Certainly, these types of love are not all equally noble; some are loftier than others.  But there is one attribute of love that is especially low in my estimation – what I call possessive love.  This is a type of relationship between partners where either or both of them feel a certain possessiveness towards the other.  I cringe when I hear at a wedding or other romantic moment the line “I am yours, and you are mine,” implying a sort of ownership or power over the other.

Of course, one might argue that such language is only a figure of speech and should not be interpreted in a literal manner.  But there is a reason that it uses the language of possession. The truth is that there are plenty of people in this world who see their partners as someone over whom they feel a pathological sense of dominion.  This usually exhibits itself as some sort of control over the other’s thoughts or actions.  For example, this may take the form of one partner using their power to constrain the other in some way so as to thwart their individuality or their sovereignty over their own lives and destinies. (I speak here not of the compromises partners in a healthy relationship must engage in to ensure that the relationship is based on fairness and mutual benefit, but rather of the overbearing manner in which many partners dominate the other unfairly.) The power to control may be rooted in, for example, differences in wealth, the insecurities of one partner, or, in too many societies, in law.

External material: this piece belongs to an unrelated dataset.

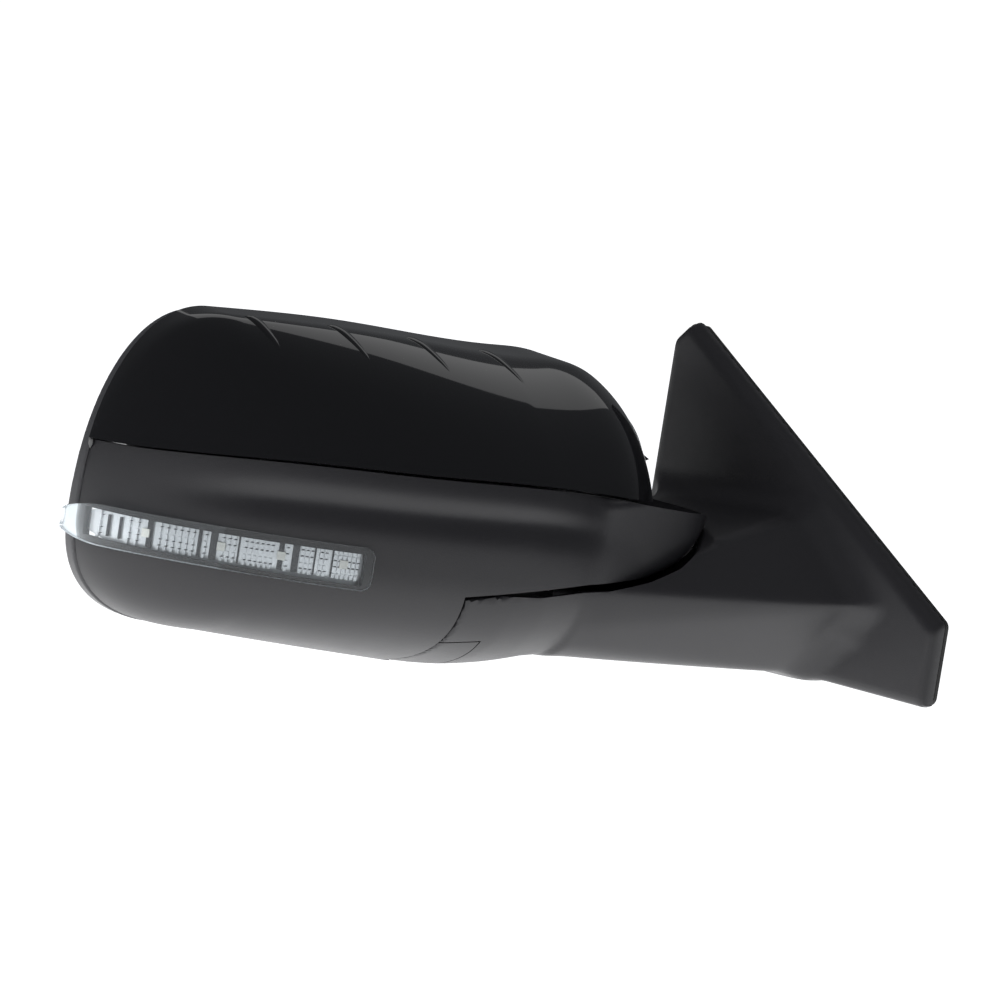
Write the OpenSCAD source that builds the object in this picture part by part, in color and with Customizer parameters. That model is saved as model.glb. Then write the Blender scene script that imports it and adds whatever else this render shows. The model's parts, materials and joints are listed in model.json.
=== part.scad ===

True, healthy love is actually just the opposite of this sort of possessive love. When you love, you want to liberate the other – to set them free from whatever is holding them back from the full realization of their soul’s yearnings.  This you do even if it means you have to let go of the person.  Perhaps the romantic line referred to above should be rephrased to read: “I love you and so will work to set you free from any constraints that shackle your spirit.”  A bit wordy perhaps, but I am sure you get the gist.